By Tammy Daniels iBerkshires Staff

NORTH ADAMS, Mass. — Nearly a year of study and community input about the deteriorating Veterans Memorial Bridge has resulted in one recommendation: Take it down. 
 
The results of the feasibility study by Stoss Landscape Urbanism weren't really a surprise. The options of "repair, replace and remove" kept pointing to the same conclusion as early as last April
 
"I was the biggest skeptic on the team going into this project," said Commissioner of Public Services Timothy Lescarbeau. "And in our very last meeting, I got up and said, 'I think we should tear this damn bridge down.'"
 
Lescarbeau's statement was greeted with loud applause on Friday afternoon as dozens of residents and officials gathered at Massachusetts Museum of Contemporary Art to hear the final recommendations of the study, funded through a $750,000 federal Reconnecting Communities grant
 
The Central Artery Project had slashed through the heart of the city back in the 1960s, with the promise of an "urban renewal" that never came.

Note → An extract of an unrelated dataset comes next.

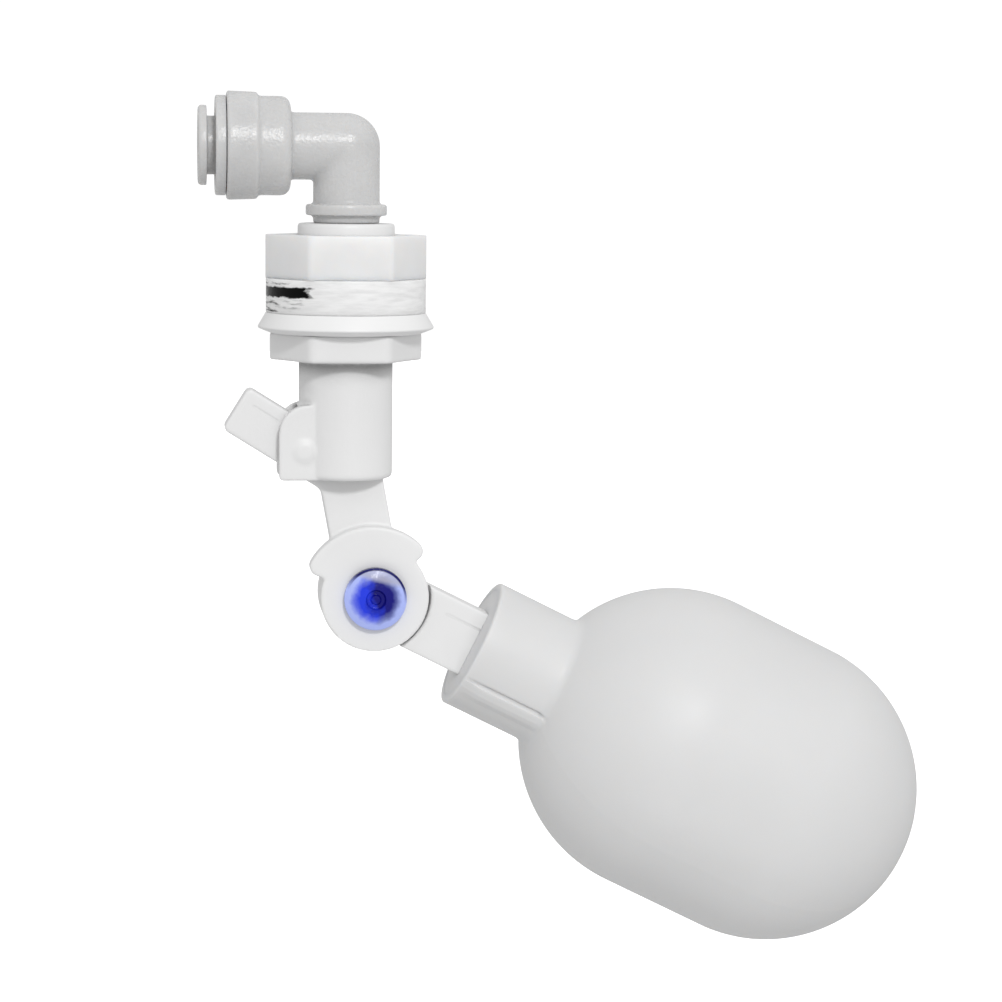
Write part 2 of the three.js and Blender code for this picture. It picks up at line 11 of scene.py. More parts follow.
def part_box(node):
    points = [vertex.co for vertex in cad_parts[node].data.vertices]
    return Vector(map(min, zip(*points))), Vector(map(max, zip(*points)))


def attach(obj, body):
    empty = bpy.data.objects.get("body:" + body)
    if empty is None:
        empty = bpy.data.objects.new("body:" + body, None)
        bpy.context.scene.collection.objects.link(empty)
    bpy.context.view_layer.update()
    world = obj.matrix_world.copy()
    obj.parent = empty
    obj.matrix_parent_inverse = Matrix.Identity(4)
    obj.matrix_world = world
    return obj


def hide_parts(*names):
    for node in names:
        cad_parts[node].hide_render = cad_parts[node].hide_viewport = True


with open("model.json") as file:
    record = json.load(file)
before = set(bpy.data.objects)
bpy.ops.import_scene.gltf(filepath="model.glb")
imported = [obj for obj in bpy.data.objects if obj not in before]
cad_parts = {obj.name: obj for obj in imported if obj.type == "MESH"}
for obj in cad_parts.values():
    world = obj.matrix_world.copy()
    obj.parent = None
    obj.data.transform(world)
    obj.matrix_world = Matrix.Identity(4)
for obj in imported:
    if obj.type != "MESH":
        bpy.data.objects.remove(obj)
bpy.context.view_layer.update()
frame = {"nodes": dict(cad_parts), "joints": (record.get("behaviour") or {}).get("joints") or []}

# ---------------------------------------------------------------- sizes, in millimetres

MM = 0.001
ROUND = 128                  # sides of a large round
ROUND_SMALL = 64             # sides of a pin or a bore
ROUND_BALL = 96              # sides of the elbow's outer corner
ROUND_FLOAT = 288            # sides of the float, fine enough for its mould line
FUSE_VOXEL = 0.2             # mesh step of the moulded pieces
FUSE_SMOOTH = 5              # smoothing passes that round their edges
NEARLY_STRAIGHT = math.radians(89.5)     # half the angle above which a corner isn't rounded

CAMERA_AIM = Vector((21.5, 0.0, -23.1))
CAMERA_DISTANCE = 400.0
CAMERA_AZIMUTH = -7.0
CAMERA_ELEVATION = 6.6
CAMERA_ROLL = 0.6
CAMERA_LENS = 104.3

KEY = {"azimuth": 7, "elevation": 30, "distance": 700, "size": 80, "power": 1.7}
FILL = {"azimuth": -10, "elevation": -38, "distance": 500, "power": 1.4}
FILL_ANGLE, FILL_BLEND, FILL_RADIUS = 12, 0.8, 0.05      # degrees, share, metres
DOME_ABOVE, DOME_BELOW, BACKDROP = 0.74, 0.52, 1.05      # as light from above and below, and as seen
FLOOR_TOP, FLOOR_HALF, FLOOR_GLOW = -260, 4000, 0.9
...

It left North Adams with an aging four-lane highway that bisected the city and created a physical and psychological barrier.
 
How to connect Mass MoCA with the downtown has been an ongoing debate since its opening in 1999. Once thousands of Sprague Electric workers had spilled out of the mills toward Main Street; now it was a question of how to get day-trippers to walk through the parking lots and daunting traffic lanes. 
 
The grant application was the joint effort of Mass MoCA and the city; Mayor Jennifer Macksey pointed to Carrie Burnett, the city's grants officer, and Jennifer Wright, now executive director of the North Adams Partnership, for shepherding the grant through.